The Freesia is a very exclusive wine. Only 1,800 bottles were made in 2012. It is only sold in Italy with the exception a very small amount being exported to Japan. It is fermented in steel tanks and then goes through a light second fermentation in the bottle. They do not add sugar or yeast to the bottle. Their is 3-5g residual sugar after the first fermentation. This wine tastes like strawberry jam. Price was E12.50.
5. 2009 Barolo DOCG
2009 was a warmer vintage. The grapes were harvested 10 days earlier than usual. Maceration lasted 35 days. Aromas of strawberry and sandalwood in the glass while flavors of sweet cherry, plum and prune were present. A fruit forward wine with silky tannins. Fantastic!
6. 2010 Barolo DOCG
2010 was a fantastic vintage for Barolo. This wine was gorgeous! Aromas of dried rose petals, berries, spices, leather and balsamic. Intense flavors of red berries, cherry dominated with just a hint of white pepper. A very elegant, structured wine with firm tannins. This is a wine that will age gracefully for many years. Drink it after 2020.
7. 1989 Barolo DOCG
1989 was a cool, long growing season.

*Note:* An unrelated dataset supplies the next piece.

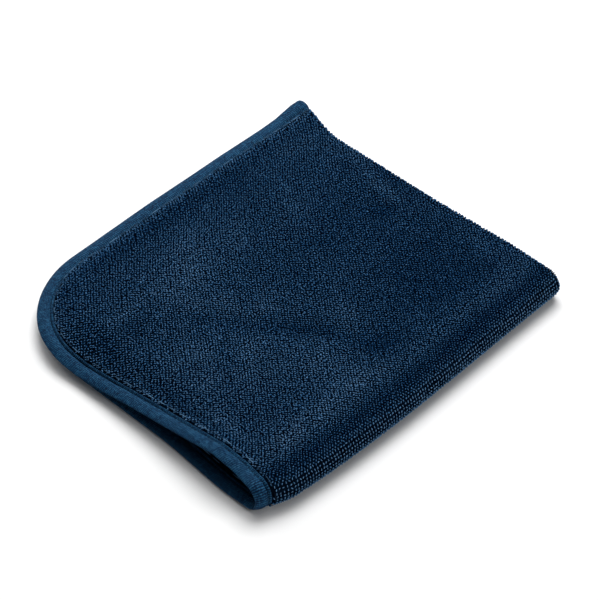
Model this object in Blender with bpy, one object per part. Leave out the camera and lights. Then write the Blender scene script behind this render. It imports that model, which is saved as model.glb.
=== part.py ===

It was not an overly vigorous year and produced good grapes. The wine was an orange color in the glass. It had an intensely floral nose which also had aromas of orange rind, mushroom, leather, chocolate, teriyaki, and savory characteristics. A meaty wine spiked with red fruit and earth tones. The tannins were well integrated and it still had some grip to it which indicated it hadn’t peaked yet. An incredibly delicious wine with a very lengthy finish.
The 1989 Barolo was a thought pondering, reflective wine. Time stood still. Gazing into the glass I wondered about what it was like all those years ago to make this wine.
As the last taste of the 1989 Barolo lingered I contemplated the history of this cantina. Bartolo Mascarello, defender of the Barolo Cru and opponent to modern winemaking techniques has left behind a legacy in the wines he created, and with the skills he taught his daughter Marie Teresa. In time these old walls will add another layer of history to the foundation at Bartolo Mascarello Cantina.